As the pandemic has ebbed away, businesses that were left most impacted in its wake are beginning to look up as well.
Oyo Rooms’ reported revenue of Rs. 4,905 crore in FY22, up 18% over the previous year. In comparison, the company’s losses fell 45% over the previous year to Rs. 1,851 crore. Oyo, which had filed for an IPO in October last year before delaying its plans when the markets soured for startup stocks, is now once again planning to go public in January next year.
“What an incredible journey so far! Happy to share that we had an encouraging quarter at OYO,” Oyo CEO Ritesh Agarwal tweeted. “Thanks to our OYOpreneurs, whose resilient efforts have helped us reach here. Thanks to our patrons for trusting us and growing with us. And a big thanks to our customers for giving us the chance to serve you,” he added. Agarwal himself had a pretty good year — his annual compensation rose from Rs. 1.6 crore in FY21 to Rs. 5.6 crore this financial year.
Agarwal also highlighted the fact that Oyo had had its first EBITA-positive quarter. But the devil might lie in the details — Ola said it was adjusted EBITDA positive, and the adjusted EBITDA did not consider ESOP or employee stock options, which are a significant part of a startup’s expenses.
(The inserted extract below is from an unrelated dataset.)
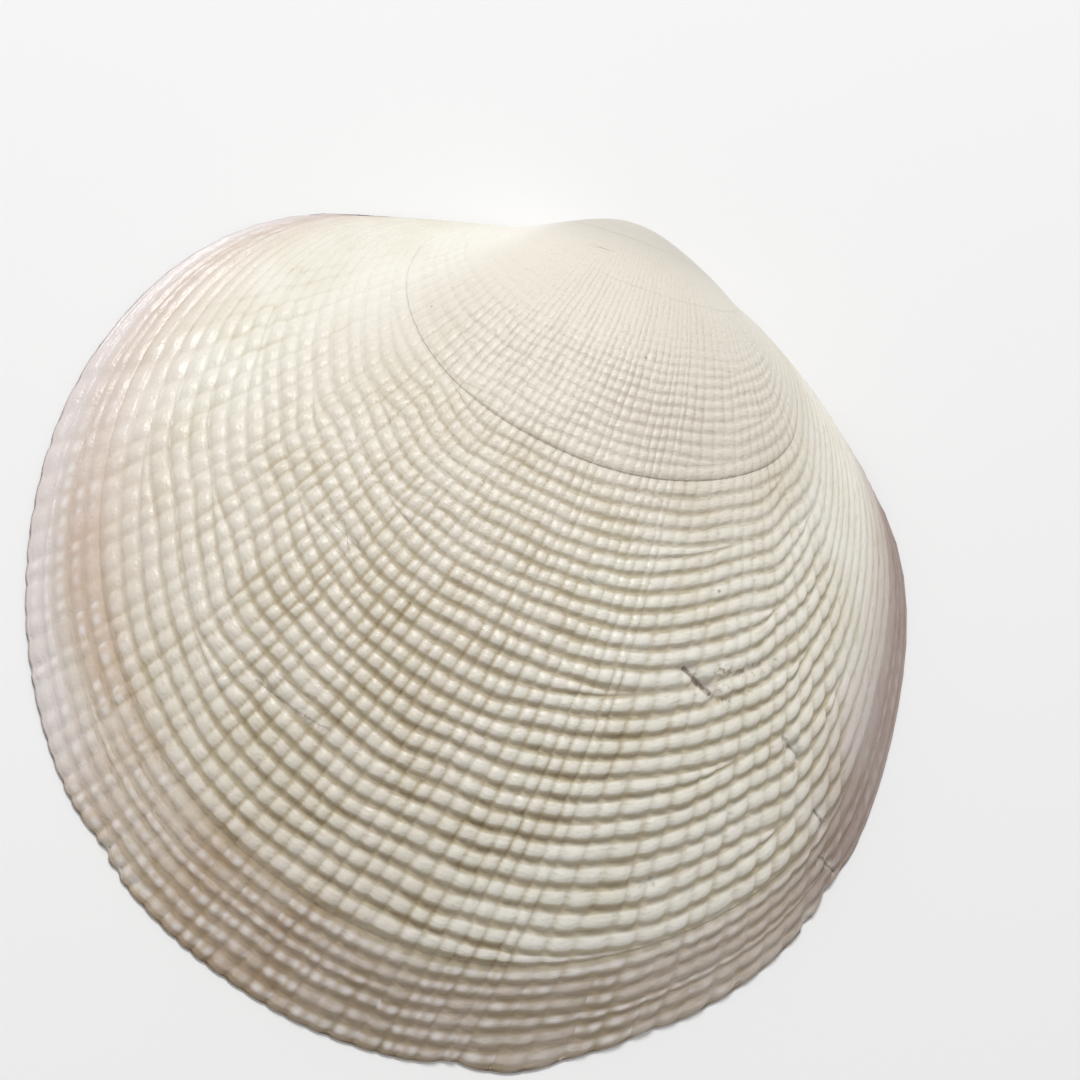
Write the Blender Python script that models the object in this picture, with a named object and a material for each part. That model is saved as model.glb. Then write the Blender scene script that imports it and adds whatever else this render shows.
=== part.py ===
"""Cockle shell: one valve of a round, lattice-ribbed shell, lying dome up on its flat rim.

The outside is the path of the rim as it grew. Going back in age the rim shrinks and turns over towards the beak,
so a line of equal age is a growth cord and a line of equal angle is a rib. +X runs along the hinge towards the
valve's back end, +Y towards the beak, and the rim lies in the plane z = 0.
"""

import bmesh
import bpy
import numpy as np
from mathutils import Vector
from mathutils.bvhtree import BVHTree

# The rim, in metres, measured from the coil's own origin
RIM_RADIUS = 0.0382
RIM_CENTRE = (-0.01345, -0.03423)
RIM_DROP = 0.0065
RIM_WAVES = {2: (0.060, -0.044), 3: (0.043, 0.039), 4: (-0.016, 0.033), 5: (-0.018, 0.0), 6: (-0.006, -0.004)}

# How the rim turned as it grew: radians for each unit of age, and for its square
BEAK = (-0.0024, 0.0043, 0.0071)
COIL = (0.8225, -0.073)
LEAN = 0.141
SWING = (-0.119, 0.105)
OLDEST = 3.3
HINGE_GAP = 0.0002

# The lattice: grooves at equal steps of cord count and of angle, and a bead raised in each cell between them
CORDS = 35
CORD_RATE = (45.0, -6.5)
RIB_STEP = np.radians(4.8)
RIBBED = (-41, 1)
PLAIN_COLUMNS = 14
BEAD_HEIGHT = 0.0004
GROOVE_DEPTH = 0.00012

# Growth stops: the age of each, and how far the older shell stands proud of the newer
GROWTH_STOPS = ((0.105, 0.00022), (0.77, 0.0003))
STOP_FADE = 0.12

# Worn edge: a thin lobe at the bottom of the rim, with a bite beside it
LOBES = ((-78, 6, 0.0006), (-87, 2.5, -0.0004), (-60, 3, -0.0003), (-143, 4, -0.0004), (-28, 4, -0.0005))

# Inside: the hinge plate ends at a straight line, given by its direction and distance from the rim's centre
WALL = 0.0018
RIM_WIDTH = 0.0019
HINGE_ANGLE = np.radians(76)
HINGE_REACH = 0.0271
HINGE_BLEND = 0.0012
INNER_COLUMNS = 48
INNER_RINGS = 9

# Sockets in the hinge plate, with the teeth standing between them: place along and across it, length, width, turn
SOCKET_DEPTH = 0.0012
SOCKETS = {
    "ligament_groove": (-0.0115, 0.0031, 0.0130, 0.0013, -3),
    "back_tooth_socket": (-0.0015, 0.0020, 0.0032, 0.0011, 62),
    "front_tooth_socket": (0.0012, 0.0022, 0.0032, 0.0010, 108),
    "side_tooth_socket": (0.0130, 0.0030, 0.0060, 0.0014, 8),
}

SHELL_COLOUR = (0.78, 0.75, 0.69, 1.0)


def turned(axis, angle):
    """Matrices for a turn about X, Y or Z, one for each angle."""
    c, s = np.cos(angle), np.sin(angle)
    one, nil = np.ones_like(c), np.zeros_like(c)
    rows = {
        "X": [[one, nil, nil], [nil, c, -s], [nil, s, c]],
        "Y": [[c, nil, s], [nil, one, nil], [-s, nil, c]],
        "Z": [[c, -s, nil], [s, c, nil], [nil, nil, one]],
    }[axis]
    return np.moveaxis(np.array(rows), (0, 1), (-2, -1))


def rim_radius(angle):
    waves = sum(a * np.cos(k * angle) + b * np.sin(k * angle) for k, (a, b) in RIM_WAVES.items())
    return RIM_RADIUS * (1 + waves)


def grown(age, angle):
    """Points of the smooth outside, for arrays of age and angle of one shape."""
    radius = rim_radius(angle)
    flat = [RIM_CENTRE[0] + radius * np.cos(angle), RIM_CENTRE[1] + radius * np.sin(angle), RIM_DROP + 0 * angle]
    size = np.exp(-age)[..., None]
    coil = turned("X", -(COIL[0] * age + COIL[1] * age**2))
    lean = turned("Y", LEAN * age)
    swing = turned("Z", -(SWING[0] * age + SWING[1] * age**2))
    rim = np.einsum("...ij,...j->...i", swing @ lean @ coil, np.stack(flat, -1))
    return size * rim + (1 - size) * np.array(BEAK) - np.array([0, 0, RIM_DROP])


def outward(age, angle):
    """Unit normals of the smooth outside."""
    along = grown(age, angle + 1e-3) - grown(age, angle - 1e-3)
    back = grown(age + 1e-3, angle) - grown(age - 1e-3, angle)
    normal = np.cross(along, back)
    return normal / np.linalg.norm(normal, axis=-1, keepdims=True)


def row_ages():
    """One row on each cord, two at each growth stop, and wider steps over the worn beak."""
    rate, slowing = CORD_RATE
    cords = [(-rate + np.sqrt(rate**2 + 4 * slowing * k)) / (2 * slowing) for k in range(CORDS + 1)]
    for stop, _ in GROWTH_STOPS:
        nearest = min(cords, key=lambda age: abs(age - stop))
        cords.remove(nearest)
        cords += [stop - 0.004, stop + 0.004]
    cords.sort()
    beak = np.linspace(cords[-1], OLDEST, 13)[1:]
    return np.array(cords + list(beak)), len(cords) - 1


def column_angles():
    """A column on each rib of the front, and wider steps along the hinge side."""
    ribs = RIB_STEP * np.arange(RIBBED[0], RIBBED[1] + 1)
    rest = np.linspace(ribs[-1], ribs[0] + 2 * np.pi, PLAIN_COLUMNS + 1)[1:-1]
    return np.concatenate([ribs, rest]), len(ribs) - 1


def lobe_reach(angle):
    """How far the worn rim reaches past its smooth outline."""
    reach = np.zeros_like(angle)
    for middle, spread, height in LOBES:
        reach += height * np.exp(-(((np.degrees(angle) - middle) / spread) ** 2))
    return reach


def build_outside():
    """A closed dome, the grown outside over a flat floor at z = 0, and the tree of its faces before the beads."""
    ages, last_cord = row_ages()
    angles, last_rib = column_angles()
    age, angle = np.meshgrid(ages, angles, indexing="ij")
    points = grown(age, angle)
    raised = np.zeros_like(age)
    for stop, height in GROWTH_STOPS:
        raised += np.where(age > stop, height * np.exp(-(age - stop) / STOP_FADE), 0)
    grooved = (age > 0) & (age < ages[last_cord]) & (angle < angles[last_rib])
    raised -= np.where(grooved, GROOVE_DEPTH * np.exp(-age), 0)
    points += raised[..., None] * outward(age, angle)
    away = np.stack([np.cos(angles), np.sin(angles), 0 * angles], -1)
    points[0] += lobe_reach(angles)[:, None] * away
    points[0, :, 2] = 0
    points[1:, :, 2] = np.maximum(points[1:, :, 2], HINGE_GAP)

    bm = bmesh.new()
    rings = [[bm.verts.new(p) for p in ring] for ring in points]
    columns = len(angles)
    cells = []
    for row in range(len(rings) - 1):
        for column in range(columns):
            after = (column + 1) % columns
            corners = (rings[row][column], rings[row][after], rings[row + 1][after], rings[row + 1][column])
            face = bm.faces.new(corners)
            if row < last_cord and column < last_rib:
                cells.append((row, face))
    bm.faces.new(rings[-1])
    bm.faces.new(rings[0][::-1])
    tree = BVHTree.FromBMesh(bm)
    stops = [stop for stop, _ in GROWTH_STOPS]
    for row in range(last_cord):
        if any(abs(ages[row] + 0.004 - stop) < 1e-6 for stop in stops):
            continue
        height = BEAD_HEIGHT * np.exp(-ages[row]) * (0.6 if ages[row] < stops[0] else 1)
        faces = [face for r, face in cells if r == row]
        bmesh.ops.poke(bm, faces=faces, offset=height, center_mode="MEAN")
    bmesh.ops.recalc_face_normals(bm, faces=bm.faces)
    return bm, tree


def inner_reach(angle):
    """How far the hollow reaches from the rim's centre: to the rim, or to the hinge plate, whichever is nearer."""
    to_rim = rim_radius(angle) - RIM_WIDTH
    to_hinge = HINGE_REACH / np.maximum(np.cos(angle - HINGE_ANGLE), 0.2)
    return -HINGE_BLEND * np.log(np.exp(-to_rim / HINGE_BLEND) + np.exp(-to_hinge / HINGE_BLEND))


def build_cavity(tree):
    """The hollow under the dome, from just below the rim's plane up to the wall's inner face."""
    angles = np.linspace(0, 2 * np.pi, INNER_COLUMNS, endpoint=False)
    reach = inner_reach(angles)
    shares = np.sin(np.linspace(0.5, 0.06, INNER_RINGS) * np.pi)
    bm = bmesh.new()

    def ring(share, height=None):
        made = []
        for angle, radius in zip(angles, reach):
            x = RIM_CENTRE[0] + share * radius * np.cos(angle)
            y = RIM_CENTRE[1] + share * radius * np.sin(angle)
            z = height
            if z is None:
                top = tree.ray_cast(Vector((x, y, 0.1)), Vector((0, 0, -1)))[0].z
                z = max(top - WALL, 0.0002)
            made.append(bm.verts.new((x, y, z)))
        return made

    rings = [ring(1, -0.001), ring(1, 0.0002)] + [ring(share) for share in shares[1:]]
    for lower, upper in zip(rings, rings[1:]):
        for i in range(INNER_COLUMNS):
            j = (i + 1) % INNER_COLUMNS
            bm.faces.new((lower[i], lower[j], upper[j], upper[i]))
    bm.faces.new(rings[0][::-1])
    middle = tree.ray_cast(Vector((*RIM_CENTRE, 0.1)), Vector((0, 0, -1)))[0]
    peak = bm.verts.new((middle.x, middle.y, middle.z - WALL))
    for i in range(INNER_COLUMNS):
        bm.faces.new((rings[-1][i], rings[-1][(i + 1) % INNER_COLUMNS], peak))
    bmesh.ops.recalc_face_normals(bm, faces=bm.faces)
    return bm


def as_object(bm, name, collection):
    mesh = bpy.data.meshes.new(name)
    bm.to_mesh(mesh)
    bm.free()
    made = bpy.data.objects.new(name, mesh)
    collection.objects.link(made)
    return made


def build_socket(name, along, across, length, width, turn, collection):
    """A socket's cutter: a block that narrows as it goes up into the hinge plate."""
    bm = bmesh.new()
    bmesh.ops.create_cube(bm, size=1)
    for v in bm.verts:
        v.co.x *= length * (0.8 if v.co.z > 0 else 1)
        v.co.y *= width * (0.6 if v.co.z > 0 else 1)
        v.co.z *= 2 * SOCKET_DEPTH
    made = as_object(bm, name, collection)
    out = Vector((np.cos(HINGE_ANGLE), np.sin(HINGE_ANGLE), 0))
    side = Vector((-out.y, out.x, 0))
    made.location = Vector((*RIM_CENTRE, 0)) + (HINGE_REACH + across) * out + along * side
    made.rotation_euler.z = HINGE_ANGLE + np.radians(90 + turn)
    return made


def cut(target, cutter):
    cutter.hide_render = True
    cutter.display_type = "WIRE"
    modifier = target.modifiers.new(cutter.name, "BOOLEAN")
    modifier.operation = "DIFFERENCE"
    modifier.object = cutter


def new_collection(name):
    made = bpy.data.collections.new(name)
    bpy.context.scene.collection.children.link(made)
    return made


def shell_material():
    material = bpy.data.materials.new("Shell")
    material.use_nodes = True
    shader = material.node_tree.nodes["Principled BSDF"]
    shader.inputs["Base Color"].default_value = SHELL_COLOUR
    shader.inputs["Roughness"].default_value = 0.45
    shader.inputs["Metallic"].default_value = 0.0
    return material


def build():
    for old in list(bpy.data.objects):
        bpy.data.objects.remove(old, do_unlink=True)
    shell = new_collection("cockle_shell")
    cutters = new_collection("cutters")
    outside, tree = build_outside()
    cavity = as_object(build_cavity(tree), "cavity", cutters)
    valve = as_object(outside, "valve", shell)
    corners = np.array([v.co for v in valve.data.vertices])
    middle = (corners.min(0) + corners.max(0)) / 2
    valve.data.materials.append(shell_material())
    valve.data.set_sharp_from_angle(angle=np.radians(20))
    hollows = [cavity] + [build_socket(name, *place, cutters) for name, place in SOCKETS.items()]
    for hollow in hollows:
        cut(valve, hollow)
    for made in [valve] + hollows:
        made.location -= Vector((middle[0], middle[1], 0))


build()
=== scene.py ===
import bmesh
import bpy
import numpy as np
from mathutils import Matrix, Vector
from mathutils.bvhtree import BVHTree


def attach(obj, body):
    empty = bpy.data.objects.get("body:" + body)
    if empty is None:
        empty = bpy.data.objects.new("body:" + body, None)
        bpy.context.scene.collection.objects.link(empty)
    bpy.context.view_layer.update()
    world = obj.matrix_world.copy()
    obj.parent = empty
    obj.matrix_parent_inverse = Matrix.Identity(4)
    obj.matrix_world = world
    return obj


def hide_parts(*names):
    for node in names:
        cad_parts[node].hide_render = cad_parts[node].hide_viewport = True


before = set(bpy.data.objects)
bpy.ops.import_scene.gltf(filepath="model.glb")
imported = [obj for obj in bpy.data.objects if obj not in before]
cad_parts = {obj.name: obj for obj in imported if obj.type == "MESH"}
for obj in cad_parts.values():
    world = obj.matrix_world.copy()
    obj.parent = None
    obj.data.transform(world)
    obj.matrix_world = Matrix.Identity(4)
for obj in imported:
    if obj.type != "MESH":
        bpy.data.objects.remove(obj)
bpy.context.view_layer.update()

millimetre = 0.001

# the path of the rim as the shell grew, the same as the solid's
growth = {
    "rimRadius": 0.0382,
    "rimCentre": (-0.01345, -0.03423),
    "rimDrop": 0.0065,
    "rimWaves": {
        2: (0.060, -0.044), 3: (0.043, 0.039), 4: (-0.016, 0.033), 5: (-0.018, 0.0), 6: (-0.006, -0.004),
    },
    "beak": (-0.0024, 0.0043, 0.0071),
    "coil": (0.8225, -0.073),
    "lean": 0.141,
    "swing": (-0.119, 0.105),
    "oldest": 3.3,
    "hingeGap": 0.0002,
    "place": (0.0124, 0.0328, 0.0),
}


def turned(axis, angle):
    c, s = np.cos(angle), np.sin(angle)
    one, nil = np.ones_like(c), np.zeros_like(c)
    rows = {
        "X": [[one, nil, nil], [nil, c, -s], [nil, s, c]],
        "Y": [[c, nil, s], [nil, one, nil], [-s, nil, c]],
        "Z": [[c, -s, nil], [s, c, nil], [nil, nil, one]],
    }[axis]
    return np.moveaxis(np.array(rows), (0, 1), (-2, -1))


def rimRadius(angle):
    waves = sum(a * np.cos(k * angle) + b * np.sin(k * angle) for k, (a, b) in growth["rimWaves"].items())
    return growth["rimRadius"] * (1 + waves)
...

The somewhat creative designation of adjusted EBITDA didn’t sit well with some startup observers. Mohandas Pai, who’s the former Infosys CFO and an active angel investor, said that such accounting practices were designed to mislead investors. “All this is to misreport and mislead investors, if you carry on like this you can even have a net profit before,” he tweeted, in apparent reference to Oyo Rooms.
But regardless of whether Oyo is truly profitable, it’s abundantly clear that it’s put this lows of pandemic behind it — travel had come to a grinding halt during the lockdowns, which had put unprecedented pressure on companies in the travel space. Oyo too had struggled, and had even laid off staff in the early days of the lockdowns. But as the pandemic has blown over, Oyo seems to have rebounded strongly, managing to simultaneously raise its revenues and also contain its losses.
Oyo, however, still isn’t quite where it was before the pandemic had struck. Oyo’s revenue this year of Rs. 4,905 crore was still less than half of its pre-covid revenue of Rs. 13,413 crore in FY20. But the company’s revenue is finally trending up, and if it can manage to keep reining in its losses, it could well end up in a position to successfully go public next year.